Horizontal pulls mainly include the wide variety of rowing movements, such as the bent over row, with barbell or dumbbell, a chest supported row and the seated cable row, to name just a few. But they also include face pulls and too an extent the banded pull apart.
Research has also indicated that rows yield the same, if not greater, lat activity than a pull down, so they can be another way to increase the size of the lats, especially without access to a cable machine.
It has been suggested that lat activity is greater on exercise like the inverted row and the cable seated row as opposed to the bent over row as they don’t involve stabilizing the lower back. However, this does not mean that the bent over row is not a great exercise to include. Especially as it does involve stabilizing the lower back, which calls on the spinal erectors.
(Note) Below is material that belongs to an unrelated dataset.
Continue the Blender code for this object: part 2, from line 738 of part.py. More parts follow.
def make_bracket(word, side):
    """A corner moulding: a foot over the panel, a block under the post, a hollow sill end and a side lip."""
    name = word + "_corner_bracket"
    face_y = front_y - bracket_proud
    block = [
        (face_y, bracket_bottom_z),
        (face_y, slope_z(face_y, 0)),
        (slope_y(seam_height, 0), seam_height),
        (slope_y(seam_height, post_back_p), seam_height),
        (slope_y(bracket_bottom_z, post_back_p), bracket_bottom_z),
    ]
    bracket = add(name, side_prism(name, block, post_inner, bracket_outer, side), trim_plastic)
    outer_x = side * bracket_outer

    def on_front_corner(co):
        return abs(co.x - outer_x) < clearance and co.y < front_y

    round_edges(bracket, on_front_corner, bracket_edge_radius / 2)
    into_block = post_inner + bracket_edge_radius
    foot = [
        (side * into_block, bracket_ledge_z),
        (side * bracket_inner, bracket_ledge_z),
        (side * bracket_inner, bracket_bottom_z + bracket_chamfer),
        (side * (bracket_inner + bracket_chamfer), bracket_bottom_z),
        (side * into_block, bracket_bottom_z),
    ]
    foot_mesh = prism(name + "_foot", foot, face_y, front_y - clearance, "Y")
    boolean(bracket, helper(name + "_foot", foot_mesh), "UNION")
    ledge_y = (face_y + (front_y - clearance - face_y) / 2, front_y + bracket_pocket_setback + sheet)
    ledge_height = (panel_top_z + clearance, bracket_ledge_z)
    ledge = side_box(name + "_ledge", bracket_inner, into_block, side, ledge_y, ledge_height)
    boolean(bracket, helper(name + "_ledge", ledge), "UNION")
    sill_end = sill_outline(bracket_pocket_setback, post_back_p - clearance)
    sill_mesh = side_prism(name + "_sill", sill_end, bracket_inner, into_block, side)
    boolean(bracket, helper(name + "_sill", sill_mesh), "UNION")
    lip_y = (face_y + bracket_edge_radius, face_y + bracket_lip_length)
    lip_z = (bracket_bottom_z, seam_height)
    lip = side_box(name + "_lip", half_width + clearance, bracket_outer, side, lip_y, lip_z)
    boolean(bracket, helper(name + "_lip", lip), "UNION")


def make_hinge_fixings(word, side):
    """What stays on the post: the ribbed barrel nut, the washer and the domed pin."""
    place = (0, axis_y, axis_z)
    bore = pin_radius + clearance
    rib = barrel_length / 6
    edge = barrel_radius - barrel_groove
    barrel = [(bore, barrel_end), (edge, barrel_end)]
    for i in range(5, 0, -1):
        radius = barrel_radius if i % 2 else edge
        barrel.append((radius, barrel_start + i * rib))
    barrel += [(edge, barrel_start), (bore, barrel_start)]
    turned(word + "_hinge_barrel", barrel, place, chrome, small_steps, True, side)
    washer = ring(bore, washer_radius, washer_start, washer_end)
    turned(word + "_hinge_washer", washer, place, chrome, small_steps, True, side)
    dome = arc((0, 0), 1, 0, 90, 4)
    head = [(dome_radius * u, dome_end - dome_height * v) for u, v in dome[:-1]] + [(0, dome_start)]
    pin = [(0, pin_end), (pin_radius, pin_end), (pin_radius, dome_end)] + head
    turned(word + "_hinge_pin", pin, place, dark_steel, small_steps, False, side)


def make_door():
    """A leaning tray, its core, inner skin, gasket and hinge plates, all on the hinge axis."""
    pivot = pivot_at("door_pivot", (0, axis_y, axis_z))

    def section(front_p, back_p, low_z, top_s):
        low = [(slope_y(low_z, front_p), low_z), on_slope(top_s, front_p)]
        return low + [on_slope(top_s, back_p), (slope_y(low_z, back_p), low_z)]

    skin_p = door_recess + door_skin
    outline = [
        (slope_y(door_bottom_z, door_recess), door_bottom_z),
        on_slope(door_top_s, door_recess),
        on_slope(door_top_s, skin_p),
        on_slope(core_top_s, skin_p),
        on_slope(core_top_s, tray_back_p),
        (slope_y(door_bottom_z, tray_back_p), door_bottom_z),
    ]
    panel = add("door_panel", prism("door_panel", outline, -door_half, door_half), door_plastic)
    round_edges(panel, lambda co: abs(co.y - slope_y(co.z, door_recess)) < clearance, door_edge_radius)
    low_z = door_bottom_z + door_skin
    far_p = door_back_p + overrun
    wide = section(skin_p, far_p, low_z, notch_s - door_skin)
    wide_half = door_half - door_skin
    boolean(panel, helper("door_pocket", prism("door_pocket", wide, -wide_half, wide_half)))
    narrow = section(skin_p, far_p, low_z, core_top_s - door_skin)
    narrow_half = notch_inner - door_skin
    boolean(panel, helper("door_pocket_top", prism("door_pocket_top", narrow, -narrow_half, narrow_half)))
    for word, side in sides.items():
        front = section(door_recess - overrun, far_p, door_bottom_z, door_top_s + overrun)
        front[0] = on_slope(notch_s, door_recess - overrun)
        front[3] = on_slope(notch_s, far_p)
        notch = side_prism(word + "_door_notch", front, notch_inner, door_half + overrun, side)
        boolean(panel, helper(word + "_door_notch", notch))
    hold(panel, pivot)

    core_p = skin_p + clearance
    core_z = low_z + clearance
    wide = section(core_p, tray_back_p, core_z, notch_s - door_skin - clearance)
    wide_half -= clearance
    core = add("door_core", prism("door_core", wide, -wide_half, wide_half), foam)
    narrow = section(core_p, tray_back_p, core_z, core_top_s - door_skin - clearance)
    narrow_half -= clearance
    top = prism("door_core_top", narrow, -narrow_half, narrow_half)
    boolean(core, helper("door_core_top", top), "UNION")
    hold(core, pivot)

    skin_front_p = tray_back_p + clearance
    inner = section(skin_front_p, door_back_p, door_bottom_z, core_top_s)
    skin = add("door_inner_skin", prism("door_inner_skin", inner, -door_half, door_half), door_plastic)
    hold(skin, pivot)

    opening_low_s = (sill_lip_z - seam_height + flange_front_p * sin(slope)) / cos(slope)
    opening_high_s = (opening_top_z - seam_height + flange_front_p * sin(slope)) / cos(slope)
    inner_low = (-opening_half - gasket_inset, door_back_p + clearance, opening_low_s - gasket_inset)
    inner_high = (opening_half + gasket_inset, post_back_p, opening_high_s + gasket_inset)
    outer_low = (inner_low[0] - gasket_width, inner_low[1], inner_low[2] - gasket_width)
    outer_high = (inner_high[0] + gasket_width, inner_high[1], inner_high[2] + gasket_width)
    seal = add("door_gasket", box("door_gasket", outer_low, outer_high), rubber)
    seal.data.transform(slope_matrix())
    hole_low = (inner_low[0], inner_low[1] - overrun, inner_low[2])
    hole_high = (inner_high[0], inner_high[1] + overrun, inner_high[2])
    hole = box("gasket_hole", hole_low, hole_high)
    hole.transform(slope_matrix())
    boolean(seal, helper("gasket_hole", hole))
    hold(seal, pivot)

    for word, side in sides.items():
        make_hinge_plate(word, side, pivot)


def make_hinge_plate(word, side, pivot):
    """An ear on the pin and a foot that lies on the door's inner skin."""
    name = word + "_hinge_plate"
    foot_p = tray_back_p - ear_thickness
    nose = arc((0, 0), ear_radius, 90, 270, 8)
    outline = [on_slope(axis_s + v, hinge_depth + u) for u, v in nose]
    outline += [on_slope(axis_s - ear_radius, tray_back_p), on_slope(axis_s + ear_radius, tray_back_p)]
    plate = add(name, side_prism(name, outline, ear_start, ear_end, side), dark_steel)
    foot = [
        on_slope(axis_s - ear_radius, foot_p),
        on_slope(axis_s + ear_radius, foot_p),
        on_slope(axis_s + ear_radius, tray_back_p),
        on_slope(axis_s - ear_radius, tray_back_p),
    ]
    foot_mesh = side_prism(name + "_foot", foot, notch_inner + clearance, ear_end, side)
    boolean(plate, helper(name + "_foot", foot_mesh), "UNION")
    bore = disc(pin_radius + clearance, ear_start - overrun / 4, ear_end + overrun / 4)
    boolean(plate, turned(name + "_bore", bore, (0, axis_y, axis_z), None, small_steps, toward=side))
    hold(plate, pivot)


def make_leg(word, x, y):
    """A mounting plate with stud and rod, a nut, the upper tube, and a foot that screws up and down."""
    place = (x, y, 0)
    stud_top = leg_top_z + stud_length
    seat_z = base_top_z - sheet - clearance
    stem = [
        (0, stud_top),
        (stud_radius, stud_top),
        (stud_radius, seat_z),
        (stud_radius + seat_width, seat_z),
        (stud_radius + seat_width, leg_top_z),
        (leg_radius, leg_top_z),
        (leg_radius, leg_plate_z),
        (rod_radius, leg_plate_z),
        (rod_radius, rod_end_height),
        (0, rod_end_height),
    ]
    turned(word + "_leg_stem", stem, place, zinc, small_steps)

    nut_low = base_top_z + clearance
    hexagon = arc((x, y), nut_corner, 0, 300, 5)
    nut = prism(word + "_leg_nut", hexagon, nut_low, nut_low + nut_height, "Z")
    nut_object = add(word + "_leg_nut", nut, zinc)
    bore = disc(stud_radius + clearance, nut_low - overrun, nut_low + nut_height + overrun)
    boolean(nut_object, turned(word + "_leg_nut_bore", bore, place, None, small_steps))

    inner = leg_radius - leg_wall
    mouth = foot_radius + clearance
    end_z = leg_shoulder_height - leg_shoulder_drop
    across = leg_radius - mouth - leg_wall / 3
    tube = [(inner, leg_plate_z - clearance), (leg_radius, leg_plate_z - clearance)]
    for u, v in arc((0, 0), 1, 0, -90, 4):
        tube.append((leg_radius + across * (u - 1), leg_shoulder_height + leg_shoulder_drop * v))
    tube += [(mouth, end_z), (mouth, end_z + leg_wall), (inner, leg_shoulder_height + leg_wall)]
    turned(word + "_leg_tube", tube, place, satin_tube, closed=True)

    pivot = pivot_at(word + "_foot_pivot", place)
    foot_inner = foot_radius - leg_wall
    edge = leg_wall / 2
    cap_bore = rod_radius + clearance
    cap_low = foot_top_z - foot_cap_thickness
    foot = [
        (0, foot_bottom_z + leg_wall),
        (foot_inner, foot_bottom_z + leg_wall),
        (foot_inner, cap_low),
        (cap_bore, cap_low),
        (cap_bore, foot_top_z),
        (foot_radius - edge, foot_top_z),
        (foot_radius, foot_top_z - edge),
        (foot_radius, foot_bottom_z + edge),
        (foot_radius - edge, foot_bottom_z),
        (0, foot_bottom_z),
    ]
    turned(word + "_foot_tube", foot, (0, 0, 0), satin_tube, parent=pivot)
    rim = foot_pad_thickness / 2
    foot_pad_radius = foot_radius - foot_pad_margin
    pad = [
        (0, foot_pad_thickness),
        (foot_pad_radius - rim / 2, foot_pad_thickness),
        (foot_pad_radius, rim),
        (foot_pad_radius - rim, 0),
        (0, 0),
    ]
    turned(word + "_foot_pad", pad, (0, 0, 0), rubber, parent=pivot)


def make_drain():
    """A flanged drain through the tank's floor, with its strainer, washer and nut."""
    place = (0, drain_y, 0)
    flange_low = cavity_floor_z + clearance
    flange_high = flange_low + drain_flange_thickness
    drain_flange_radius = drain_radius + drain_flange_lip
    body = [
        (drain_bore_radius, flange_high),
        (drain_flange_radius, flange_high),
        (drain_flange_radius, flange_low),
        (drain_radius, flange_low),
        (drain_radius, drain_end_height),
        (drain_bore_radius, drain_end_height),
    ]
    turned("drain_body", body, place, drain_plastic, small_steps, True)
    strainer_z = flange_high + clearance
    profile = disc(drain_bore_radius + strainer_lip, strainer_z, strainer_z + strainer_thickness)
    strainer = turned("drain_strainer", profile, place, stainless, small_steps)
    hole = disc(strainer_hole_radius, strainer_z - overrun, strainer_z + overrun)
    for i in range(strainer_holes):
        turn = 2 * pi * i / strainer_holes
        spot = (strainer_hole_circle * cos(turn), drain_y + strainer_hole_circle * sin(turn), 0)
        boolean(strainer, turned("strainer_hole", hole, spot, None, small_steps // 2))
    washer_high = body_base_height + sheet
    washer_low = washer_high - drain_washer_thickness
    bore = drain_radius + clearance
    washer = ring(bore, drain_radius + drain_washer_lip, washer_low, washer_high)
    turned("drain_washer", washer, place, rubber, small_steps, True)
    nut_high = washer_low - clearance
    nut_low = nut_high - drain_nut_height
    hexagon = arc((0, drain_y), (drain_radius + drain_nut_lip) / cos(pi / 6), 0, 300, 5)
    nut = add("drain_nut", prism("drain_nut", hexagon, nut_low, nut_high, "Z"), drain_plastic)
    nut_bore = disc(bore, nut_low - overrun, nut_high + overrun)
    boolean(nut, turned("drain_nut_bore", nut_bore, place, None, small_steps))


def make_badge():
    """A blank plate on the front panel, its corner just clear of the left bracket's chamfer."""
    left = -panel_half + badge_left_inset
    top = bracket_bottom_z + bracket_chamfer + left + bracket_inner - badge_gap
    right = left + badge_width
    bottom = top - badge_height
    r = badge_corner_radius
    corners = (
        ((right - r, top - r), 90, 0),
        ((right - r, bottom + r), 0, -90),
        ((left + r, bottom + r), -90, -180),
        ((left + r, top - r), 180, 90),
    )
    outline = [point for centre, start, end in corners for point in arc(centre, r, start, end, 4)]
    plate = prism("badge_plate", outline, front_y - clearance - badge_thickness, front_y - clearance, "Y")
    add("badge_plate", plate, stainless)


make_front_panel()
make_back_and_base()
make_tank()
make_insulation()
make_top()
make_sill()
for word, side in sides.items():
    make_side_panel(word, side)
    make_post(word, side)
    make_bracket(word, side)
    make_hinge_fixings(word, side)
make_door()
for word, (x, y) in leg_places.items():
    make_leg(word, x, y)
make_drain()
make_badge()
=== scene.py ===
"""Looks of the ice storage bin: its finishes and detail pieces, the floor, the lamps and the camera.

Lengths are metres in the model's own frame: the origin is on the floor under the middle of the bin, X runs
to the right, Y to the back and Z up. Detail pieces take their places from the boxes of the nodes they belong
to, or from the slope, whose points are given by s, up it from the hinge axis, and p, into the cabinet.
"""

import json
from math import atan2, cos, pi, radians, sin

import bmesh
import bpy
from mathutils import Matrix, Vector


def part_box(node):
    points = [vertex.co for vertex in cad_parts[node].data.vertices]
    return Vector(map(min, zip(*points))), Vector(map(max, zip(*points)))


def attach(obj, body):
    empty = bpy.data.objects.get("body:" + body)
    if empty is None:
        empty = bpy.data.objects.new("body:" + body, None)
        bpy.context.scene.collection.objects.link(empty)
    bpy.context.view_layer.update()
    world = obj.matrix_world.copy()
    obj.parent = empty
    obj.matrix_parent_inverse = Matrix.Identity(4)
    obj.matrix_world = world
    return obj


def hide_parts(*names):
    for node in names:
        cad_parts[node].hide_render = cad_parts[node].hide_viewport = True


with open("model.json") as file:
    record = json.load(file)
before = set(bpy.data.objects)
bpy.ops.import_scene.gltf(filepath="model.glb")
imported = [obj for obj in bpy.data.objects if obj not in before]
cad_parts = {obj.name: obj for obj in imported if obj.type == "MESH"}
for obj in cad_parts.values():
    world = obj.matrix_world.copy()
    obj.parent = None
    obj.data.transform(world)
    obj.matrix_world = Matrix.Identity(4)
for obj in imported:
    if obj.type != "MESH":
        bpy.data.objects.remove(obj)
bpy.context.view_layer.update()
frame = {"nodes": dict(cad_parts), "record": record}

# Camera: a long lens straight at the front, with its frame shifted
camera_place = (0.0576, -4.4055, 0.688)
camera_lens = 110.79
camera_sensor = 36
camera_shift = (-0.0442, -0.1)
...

As for grip on rows it is best to use the one that is most comfortable for you, and whatever works best. Or to change grips periodically.
The face pull is a great way to recruit from the rear delts and traps. It can be performed with either a cable and the rope or D-handle attachments or a band, dependent on your strength as well as what equipment is available to you.
The banded pull apart is also a great exercise to add in as well.
Isolation work on the biceps is not an essential part of a pull workout and is definitely more goal based than a strict rule. If you want to grow your biceps, it’s a great idea to add one or two exercises to the end of your workout as this will help with growth. But they are also targeted in most of the exercises throughout the pull day.
Some suggestions of bicep exercises include, hammer curls, incline bench curls, ez bar curls and standard barbell bicep curls. If you chose a barbell curl, whether that’s ez or standard it is better to go for a medium to wide grip, as a narrow grip can cause shoulder based issues.
James Smith has also suggested it’s a good idea to do bicep curls with an overhand grip as this targets both heads of the biceps as well as the forearms.
Using this information, you can successfully put together a great pull workout to grow your back and biceps!